Single by Young Thug

from the album Barter 6
- Released: April 1, 2015
- Recorded: 2015
- Genre: Hip hop; trap;
- Length: 3:50
- Label: 300; Atlantic;
- Songwriters: Jeffrey Williams; London Holmes;
- Producer: London on da Track

Young Thug singles chronology
| "Throw Sum Mo" (2014) | "Check" (2015) | "I Know There's Gonna Be (Good Times)" (2015) |

= Check (Young Thug song) =

Single by Young Thug

"Check" is a song by American rapper Young Thug. It was released as the lead single from his breakout commercial mixtape Barter 6 on April 1, 2015.

==Release==
"Check" was released on April 1, 2015, with the music video. The song was later released on iTunes as a part of Barter 6. The song was located at track number 4 of the album.

==Music video==
The video for "Check" was released on the content aggregating video blog website of WorldStarHipHop and the website's official YouTube channel on April 1, 2015. It includes cameos by American rapper Birdman and other Cash Money Records crew members.
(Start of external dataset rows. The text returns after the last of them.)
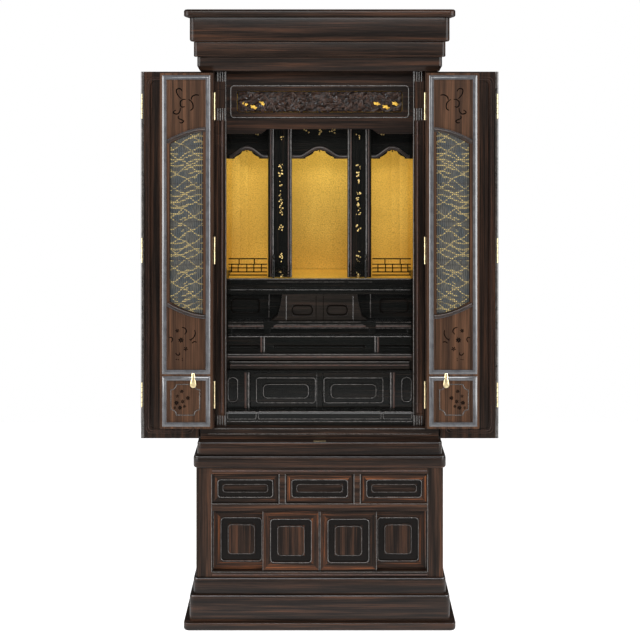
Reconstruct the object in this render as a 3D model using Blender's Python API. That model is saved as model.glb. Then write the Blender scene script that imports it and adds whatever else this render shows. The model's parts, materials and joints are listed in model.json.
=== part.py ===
# Household altar cabinet: a tall striped-ebony cabinet with folding doors,
# standing on a base with drawers and sliding doors. The doors are open at rest.
import math

import bmesh
import bpy
from mathutils import Matrix, Vector

# Overall places, metres. +Z is up and the front faces -Y.
DEPTH = 0.500
JOINT_GAP = 0.0003
RUN_GAP = 0.001
BACK_Y = DEPTH / 2
FOOT_OVERHANG = 0.054
DOOR_Y = -DEPTH / 2 + FOOT_OVERHANG

# Heights of the stacked layers, bottom to top.
LAYER_HEIGHTS = {
    "foot_board": 0.0180,
    "lower_plinth": 0.0577,
    "upper_plinth": 0.0360,
    "base_body": 0.2477,
    "base_top_board": 0.0277,
    "upper_sill": 0.0287,
    "upper_body": 0.8424,
    "cornice_cove": 0.0324,
    "cornice_band": 0.0343,
    "cornice_fascia": 0.0552,
    "cornice_top_board": 0.0169,
}

# Half widths and front overhangs beyond the door plane.
FOOT_HALF = 0.3068
LOWER_PLINTH_HALF = 0.2945
LOWER_PLINTH_OVERHANG = 0.0420
UPPER_PLINTH_HALF = 0.2862
UPPER_PLINTH_OVERHANG = 0.0340
BASE_HALF = 0.2800
BASE_OVERHANG = 0.0270
BASE_BOARD_HALF = 0.2868
BASE_BOARD_OVERHANG = 0.0335
SILL_HALF = 0.2785
SILL_OVERHANG = 0.0250
BODY_HALF = 0.2730
COVE_RISE = 0.0060
COVE_HALF = 0.2785
COVE_OVERHANG = 0.0250
BAND_HALF = 0.2858
BAND_OVERHANG = 0.0330
FASCIA_HALF = 0.2945
FASCIA_OVERHANG = 0.0415
TOP_HALF = 0.3068
TOP_OVERHANG = 0.0530
RING_WALL = 0.0180
CORNER_RADIUS = 0.0070
CORNER_STEPS = 2
BOARD_ROUND = 0.0060
SOFT_ROUND = 0.0030

# Base front: stiles, rails, drawers and sliding doors.
BASE_WALL = 0.0140
BASE_BACK_WALL = 0.0120
FACE_FRAME_DEPTH = 0.0180
BASE_STILE = 0.0358
BASE_BOTTOM_RAIL = 0.0122
BASE_TOP_RAIL = 0.0145
MID_RAIL = 0.0180
BASE_DRAWER_HEIGHT = 0.0660
DRAWER_DIVIDER = 0.0170
MIDDLE_DRAWER_WIDTH = 0.1530
BASE_DRAWER_END_SPACE = 0.1500
DRAWER_SETBACK = 0.0020
DRAWER_WALL = 0.0080
DRAWER_FRONT = 0.0140
DRAWER_FLOOR = 0.0060
DRAWER_SLIP = 0.0040
FRAME_MARGIN = 0.0120
FRAME_POCKET = 0.0025
SLOT_MARGIN = 0.0115
SLOT_POCKET = 0.0030
SLIDER_THICKNESS = 0.0090
SLIDER_SETBACK = 0.0035
SLIDER_OVERLAP = 0.0160
SLIDER_MARGIN = 0.0160
SLIDER_RING = 0.0175
SLIDER_POCKET = 0.0035

# Upper cabinet body.
UPPER_WALL = 0.0160
UPPER_BACK_WALL = 0.0120
BODY_SETBACK = 0.0035
FRONT_STILE_DEPTH = 0.0225
FLOOR_THICKNESS = 0.0252
INNER_SIDE_X = BODY_HALF - UPPER_WALL - JOINT_GAP

# Folding doors. A standoff is the distance of a leaf's face from its hinge plane.
BODY_SIDE_GAP = 0.0005
OUTER_AXIS_X = BODY_HALF + BODY_SIDE_GAP
OUTER_STANDOFF = 0.0010
OUTER_THICKNESS = 0.0140
OUTER_BOTTOM_GAP = 0.0022
OUTER_TOP_GAP = 0.0010
FRONT_STILE_WIDTH = 0.0315
INNER_AXIS_X = BODY_HALF - FRONT_STILE_WIDTH
INNER_STANDOFF = 0.0050
INNER_THICKNESS = 0.0160
INNER_BOTTOM_GAP = 0.0090
INNER_TOP_GAP = 0.0034
FOLD_STANDOFF = 0.0010
HINGE_EDGE_GAP = 0.0030
LEAF_EDGE_GAP = 0.0010
PANEL_MARGIN = 0.0220
PANEL_POCKET = 0.0020
PANEL_CORNER = 0.0100

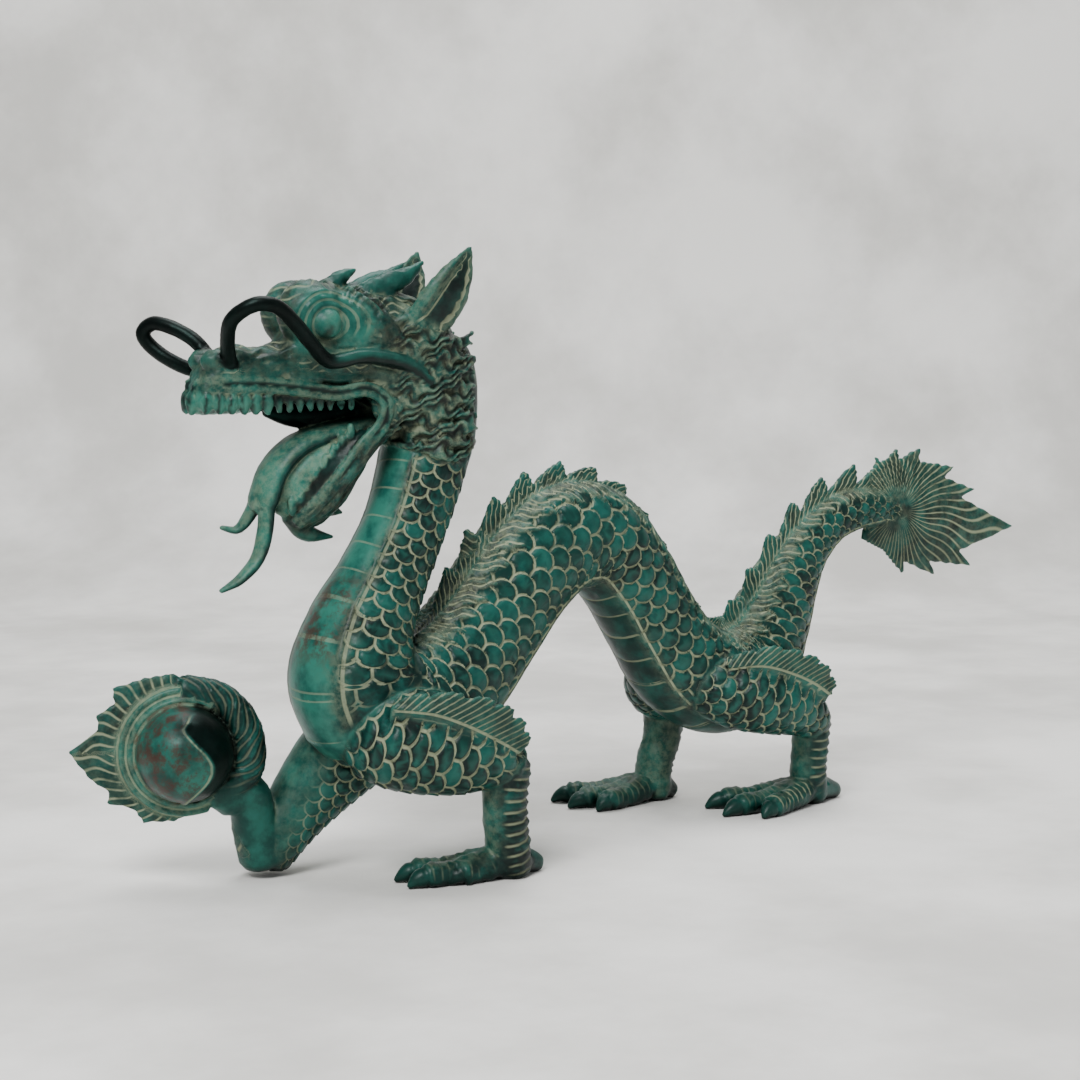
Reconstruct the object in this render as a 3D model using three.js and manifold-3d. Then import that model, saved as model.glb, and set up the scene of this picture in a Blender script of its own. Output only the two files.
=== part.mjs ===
// A cast bronze dragon that kneels on its right elbow and holds a pearl in the raised right paw.
// Millimetres, +Z up. The dragon faces -X, its left side is -Y, and it stands on z = 0 with the
// centre of its footprint box at the origin. Everything is one casting, so it is one solid.
import * as THREE from 'three';
import { mergeVertices } from 'three/addons/utils/BufferGeometryUtils.js';
import Module from 'manifold-3d';

const wasm = await Module();
wasm.setup();

// ---- Driving dimensions ---------------------------------------------------------------------

// Neck, body and tail: centre line and size, as [x, y, z, half width, half depth].
const NECK = [
  [-57, 4, 203, 15, 15],
  [-61, 4, 186, 19, 19.5],
  [-68, 2, 166, 18, 18.5],
  [-78, 0, 144, 17, 17.5],
  [-90, 0, 122, 18.5, 19],
  [-101, 0, 102, 23, 22.5],
  [-104, 0, 84, 27.5, 27],
  [-97, 0, 68, 28, 28],
];
const BODY = [
  [-96, 0, 69, 27, 29],
  [-78, 0, 68, 29, 30],
  [-56, 0, 79, 25, 27.5],
  [-35, 0, 99, 22.5, 26],
  [-16, 0, 120, 22.5, 26],
  [5, 0, 134, 23, 25.5],
  [27, 0, 133, 22.5, 23.5],
  [46, 0, 116, 21.5, 22],
  [64, 0, 91, 21.5, 22],
  [82, 0, 70, 23.5, 24],
  [106, 0, 60, 26, 25],
  [127, -1, 68, 23, 25],
  [139, -3, 86, 18, 21],
  [148, -5, 105, 14.5, 17],
  [158, -7, 121, 11.5, 13.5],
  [172, -9, 133, 10, 11.5],
  [189, -11, 138, 9, 10],
  [206, -12, 138.5, 7.5, 8],
  [219, -13, 136.5, 3, 3.5],
];
const BODY_STEPS = 2;            // rings from one station to the next along the curved body
// Half section of neck, body and tail as [degrees from the middle of the belly, reach]. A smooth
// band runs along the belly between two raised edges.
const BODY_SECTION = [[0, 0.98], [28, 0.97], [40, 1.04], [60, 1], [88, 1], [119, 1], [150, 1], [180, 1]];

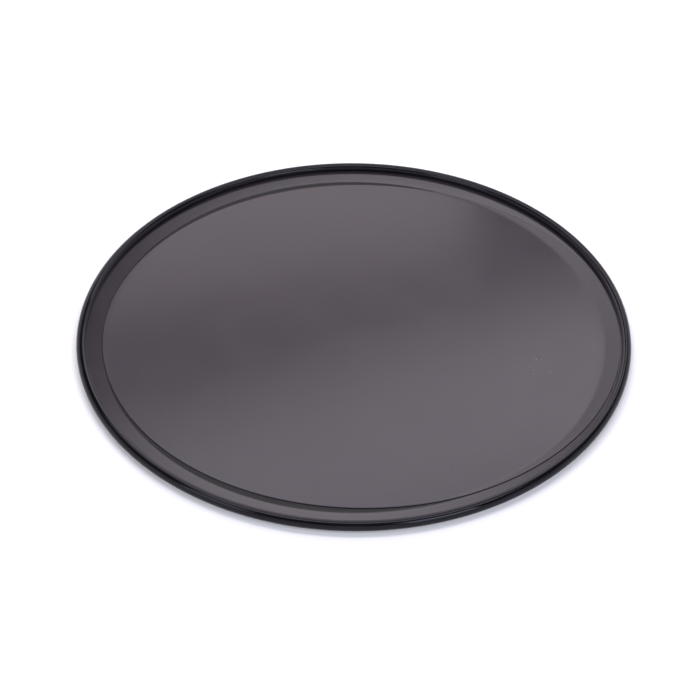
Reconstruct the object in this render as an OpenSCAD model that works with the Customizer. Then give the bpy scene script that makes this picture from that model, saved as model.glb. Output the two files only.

The music video was directed by Be El Be.

==Chart performance==
"Check" debuted and peaked at number 100 on the US Billboard Hot 100 for the chart dated July 11, 2015.

==Charts==

===Weekly charts===

| Chart (2015) | Peak position |
|---|---|
| US Billboard Hot 100 | 100 |
| US Hot R&B/Hip-Hop Songs (Billboard) | 30 |

==Certifications==

| Region | Certification | Certified units/sales |
| Canada (Music Canada) | Gold | 40,000^{‡} |
| United States (RIAA) | Platinum | 1,000,000^{‡} |
^{‡} Sales+streaming figures based on certification alone.